Grandi pensatori e studiosi italiani, quali Giorgio Agamben, Mina Gregori, Chiara Frugoni (finché era viva) e con lei Maurizio Calvesi, Donatella Di Cesare e tantissimi altri di primissimo ordine sulla scena mondiale, sono ignorati dalla televisione, un po’ per loro ritrosia (nella loro consapevolezza che la televisione per sua natura trasforma anche la discussione più seria in uno show, per cui persino un funerale deve piacere per fare share), e un po’ perché “non sanno tenere la televisione”.
Per questo motivo un giorno Giuliano Ferrara, in “L’Istruttoria”, prima di andare in diretta, chiese piuttosto preoccupato a un nuovo ospite: «Ma tu sai parlare in televisione, vero?». Già, perché davanti alle telecamere non si parla come a un convegno. Per modo che, dal momento che trovano più considerazione e hanno la sede naturale nei convegni, i libri vanno in televisione insieme con i loro autori per rimanere all’ingresso ad aspettarli. Oppure si offrono ai riflettori per fare i giullari o i cilindri magici.
In “Attenti al libro” la Fialdini ha invitato Maurizio Di Giovanni per dire ovviamente qualcosa del suo “ultimo libro” (formula fissa in Tv) e fare da giudice tra Camilleri e Simenon, nel senso di stabilire chi fosse il più bravo. Scelta scontata dal momento che Di Giovanni (per sua ammissione in studio) era amico di Camilleri. Scelta soprattutto sbagliata e prova di quanto la Fialdini sia digiuna di letteratura. Camilleri e Simenon non sono accostabili, come non possono esserlo Manzoni e Foscolo, benché i due fossero contemporanei, frequentatori assidui e protoromantici. Uno era narratore, l'altro poeta. Camilleri e Simenon, benché anche giallisti, stanno anche loro su orbite diverse. La più piccola è quella dove gira Camilleri, che copiò il suo Montalbano dal Maigret di Simenon, la sua sindrome come chiamò il rapporto con lui, nato sin da bambino perché suo accanito lettore, come riferisce in “Il mio debito con Simenon” di Racconti quotidiani. La sproporzione di libri pubblicati (poco più di cento contro i quasi cinquecento del francese, dato che più volte Camilleri ricordava per respingere ogni analogia) non consente alcun parallelo se non appunto in un giochino di televisione, artefici una conduttrice fuori posto e uno scrittore disponibile alle pantomime.

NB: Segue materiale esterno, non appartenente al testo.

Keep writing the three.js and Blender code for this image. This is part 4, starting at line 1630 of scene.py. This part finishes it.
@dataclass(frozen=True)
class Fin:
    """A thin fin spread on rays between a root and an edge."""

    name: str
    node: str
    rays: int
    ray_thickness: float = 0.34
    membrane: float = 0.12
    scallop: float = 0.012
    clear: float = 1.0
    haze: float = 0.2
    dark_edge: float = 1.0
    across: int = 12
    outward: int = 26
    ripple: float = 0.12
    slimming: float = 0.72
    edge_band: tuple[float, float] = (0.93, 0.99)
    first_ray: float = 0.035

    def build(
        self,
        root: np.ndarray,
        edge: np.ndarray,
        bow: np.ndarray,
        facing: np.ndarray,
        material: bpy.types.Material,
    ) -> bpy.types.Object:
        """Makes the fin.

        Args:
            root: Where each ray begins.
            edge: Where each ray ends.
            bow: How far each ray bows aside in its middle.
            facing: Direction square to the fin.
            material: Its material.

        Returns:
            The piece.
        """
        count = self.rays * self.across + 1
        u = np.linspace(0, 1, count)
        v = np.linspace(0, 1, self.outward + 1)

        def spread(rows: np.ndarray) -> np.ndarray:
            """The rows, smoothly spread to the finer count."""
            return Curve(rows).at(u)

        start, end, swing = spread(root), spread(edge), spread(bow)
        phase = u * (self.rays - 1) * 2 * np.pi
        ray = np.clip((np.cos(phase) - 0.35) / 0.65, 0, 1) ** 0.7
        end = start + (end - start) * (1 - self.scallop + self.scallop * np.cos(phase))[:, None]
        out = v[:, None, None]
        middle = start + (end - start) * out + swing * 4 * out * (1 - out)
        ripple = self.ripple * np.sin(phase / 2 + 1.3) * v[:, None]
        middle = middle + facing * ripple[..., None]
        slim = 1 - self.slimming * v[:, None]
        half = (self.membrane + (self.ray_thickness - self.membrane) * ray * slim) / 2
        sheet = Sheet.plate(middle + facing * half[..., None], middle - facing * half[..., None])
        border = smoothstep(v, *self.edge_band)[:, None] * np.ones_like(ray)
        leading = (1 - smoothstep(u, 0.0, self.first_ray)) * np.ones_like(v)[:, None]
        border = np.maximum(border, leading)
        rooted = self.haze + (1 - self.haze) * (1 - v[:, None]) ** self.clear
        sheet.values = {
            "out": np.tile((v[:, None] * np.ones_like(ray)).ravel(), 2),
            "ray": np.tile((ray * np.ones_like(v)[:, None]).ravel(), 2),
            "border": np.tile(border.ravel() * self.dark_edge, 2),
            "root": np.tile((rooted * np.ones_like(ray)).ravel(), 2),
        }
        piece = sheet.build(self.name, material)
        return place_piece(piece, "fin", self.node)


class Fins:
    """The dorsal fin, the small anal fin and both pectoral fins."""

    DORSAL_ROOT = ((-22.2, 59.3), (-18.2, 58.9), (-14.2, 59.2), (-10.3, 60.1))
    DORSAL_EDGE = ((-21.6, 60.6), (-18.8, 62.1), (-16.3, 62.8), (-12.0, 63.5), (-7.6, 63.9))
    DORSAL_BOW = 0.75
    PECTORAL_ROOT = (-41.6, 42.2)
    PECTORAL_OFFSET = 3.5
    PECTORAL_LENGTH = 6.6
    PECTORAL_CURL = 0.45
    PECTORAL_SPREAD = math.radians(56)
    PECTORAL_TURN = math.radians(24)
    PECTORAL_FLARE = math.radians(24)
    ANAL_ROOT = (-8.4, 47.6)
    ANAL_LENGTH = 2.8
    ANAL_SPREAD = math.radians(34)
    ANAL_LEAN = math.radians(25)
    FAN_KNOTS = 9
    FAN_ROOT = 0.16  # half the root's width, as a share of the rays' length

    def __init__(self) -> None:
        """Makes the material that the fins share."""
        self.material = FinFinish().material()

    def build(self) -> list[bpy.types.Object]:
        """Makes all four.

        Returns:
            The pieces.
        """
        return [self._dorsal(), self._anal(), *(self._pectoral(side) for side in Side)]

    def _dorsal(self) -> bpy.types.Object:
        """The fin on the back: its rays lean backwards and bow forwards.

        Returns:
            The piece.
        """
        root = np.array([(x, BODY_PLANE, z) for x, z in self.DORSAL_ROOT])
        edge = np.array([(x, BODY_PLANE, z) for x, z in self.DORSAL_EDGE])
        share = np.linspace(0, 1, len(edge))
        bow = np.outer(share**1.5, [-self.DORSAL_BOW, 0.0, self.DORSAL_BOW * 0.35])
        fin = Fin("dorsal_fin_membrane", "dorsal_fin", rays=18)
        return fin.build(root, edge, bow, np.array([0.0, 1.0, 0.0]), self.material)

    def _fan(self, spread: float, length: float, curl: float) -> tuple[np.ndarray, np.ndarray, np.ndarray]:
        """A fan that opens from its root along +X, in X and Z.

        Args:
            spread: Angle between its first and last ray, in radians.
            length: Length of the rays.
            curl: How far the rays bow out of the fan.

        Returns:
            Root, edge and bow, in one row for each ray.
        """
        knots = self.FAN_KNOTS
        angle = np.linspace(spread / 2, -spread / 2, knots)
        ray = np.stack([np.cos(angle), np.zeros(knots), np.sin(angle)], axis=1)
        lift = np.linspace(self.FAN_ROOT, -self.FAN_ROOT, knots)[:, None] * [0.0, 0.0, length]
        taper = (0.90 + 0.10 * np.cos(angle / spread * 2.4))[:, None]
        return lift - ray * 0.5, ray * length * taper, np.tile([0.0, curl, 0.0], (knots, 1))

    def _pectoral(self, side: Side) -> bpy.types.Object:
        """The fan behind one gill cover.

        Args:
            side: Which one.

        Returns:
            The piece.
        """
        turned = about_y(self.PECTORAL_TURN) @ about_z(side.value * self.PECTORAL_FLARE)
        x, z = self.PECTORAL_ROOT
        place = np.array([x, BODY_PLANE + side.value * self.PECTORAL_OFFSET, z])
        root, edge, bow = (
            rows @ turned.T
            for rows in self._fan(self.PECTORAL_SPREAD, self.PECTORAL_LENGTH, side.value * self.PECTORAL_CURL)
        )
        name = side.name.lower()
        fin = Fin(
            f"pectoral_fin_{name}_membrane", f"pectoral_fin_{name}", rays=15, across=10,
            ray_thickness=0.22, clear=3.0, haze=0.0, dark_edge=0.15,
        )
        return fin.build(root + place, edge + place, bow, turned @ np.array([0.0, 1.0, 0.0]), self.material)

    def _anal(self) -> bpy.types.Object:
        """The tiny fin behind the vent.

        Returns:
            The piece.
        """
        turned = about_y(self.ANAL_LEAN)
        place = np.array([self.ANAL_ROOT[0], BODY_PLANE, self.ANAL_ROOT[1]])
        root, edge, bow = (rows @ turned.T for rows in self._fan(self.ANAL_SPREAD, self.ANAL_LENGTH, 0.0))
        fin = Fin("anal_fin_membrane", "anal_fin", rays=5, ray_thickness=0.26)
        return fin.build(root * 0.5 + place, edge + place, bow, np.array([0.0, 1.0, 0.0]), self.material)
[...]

Camilleri fu così inferiore a Simenon da prendere da lui anche il suo “Montalbano Secunnu”, la figura surreale del commissario che parla con l’autore, ciò che in “Le memorie di Maigret” ha già fatto il parigrado parigino con il suo creatore. «Ho preso tante cose da Simenon» ammise Camilleri. «Ma la principale resta quella di avere imparato da lui, attraverso lo smontaggio e il rimontaggio dei suoi romanzi per sceneggiarli per la televisione, la struttura del giallo all’europea, che è assai diversa dalla struttura del poliziesco all’americana». Ora, come si fa a immaginare una gara tra un maestro e il suo umile alunno? Solo certa televisione può pensare di farlo. E lo fa eccome senza rossore alcuno.